The community of Point Roberts, Washington, is facing social catastrophe and economic collapse. It may be 400 miles or so west of the Idaho line, but it has some lessons worth absorbing a state away.

It is a highly unusual place, a small spit of land on the Puget Sound, northwest of Bellingham, and on the Canadian border. It is part of the United States – the border runs on its north side – but the only land connection is with British Columbia. It is bounded on the other three sides by water, and there is no significant port or airport. People there who need to get in or out, or get what they need (including education for most school students), have to pass through the border with Canada, drive a half hour or so, and then cross the border back into the United States at Blaine.

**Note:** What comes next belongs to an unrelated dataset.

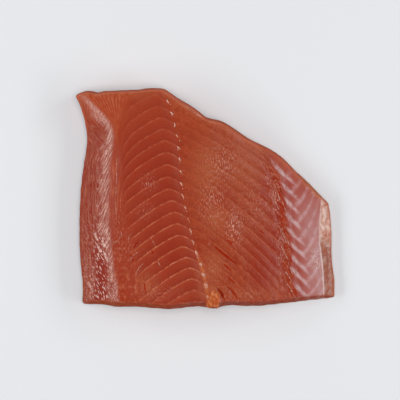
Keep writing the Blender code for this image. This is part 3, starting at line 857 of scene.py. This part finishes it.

This makes Point Roberts highly sensitive to relations between the United States and Canada. Through generations, those have tended to be good, and the unusual conditions at Point Roberts have not been especially onerous.

Until this year.

Business at Point Roberts long has centered heavily on traffic and tourists from Canada, and those have nearly disappeared. An article in the New Republic pointed out, “Point Roberts can’t survive without Canadian visitors—and the Canadians aren’t coming. The thousands that would normally pop in over the weekend for some cheap gas and a burger by the ocean have answered the call for ‘Elbows Up’ – the Canadian equivalent of ‘Don’t Tread on Me’ – and are keeping their dollars at home.”

Point Roberts is an unusual and extreme case. But that allows you to see the border dynamics more clearly. And those dynamics are kicking in to the east in Idaho, right now.

To see it, travel (as I recently did) to Boundary County, which as its name suggests borders on Canada. Idaho has two international border crossings, at Porthill and Eastport, and both long have seen steady traffic. A significant number of Canadians for generations have driven south to Bonners Ferry, the nearest city center, and Sandpoint, and sometimes beyond, to take advantage of shopping and tourism and more.

Bonners Ferry has grown considerably in the last couple of decades. Its downtown seems less busy than back then (though it’s not a depressed area), but the bench area to the south has attracted a lot of new businesses. Bonners Ferry long struck me as a place almost without national chains, but a bunch of them have sprouted there in the last few years. Immigrants from other states, boosting the area population, probably contributed to that. And the Kootenai tribal casino still seems to be doing good business.

What I didn’t see at Bonners Ferry was Canadian license plates – as in, any, not a single one. In my past visits there over the decades, plates from Canada always accounted for a sizable portion of parking use and street traffic. Not this time.

The story was similar to the south in Sandpoint. The artsy downtown was busy and the area is still growing – lots of transplants from California, evidently – but here too Canadians, based on license plate visibility, seemed to be absent.

Neither place, to reiterate, is crashing economically as Point Roberts is, at least not now. Boundary and Bonner counties are not that dependent on Canadian traffic.

But that traffic long has been a significant part of the local economy, and if it continues to stay away, that likely will have some long-term effects.

Not least, it could cement a growing reputation of the Idaho Panhandle as a place closed to people from elsewhere unless you belong to, ahem, certain groups of people who would be welcomed in the Redoubt.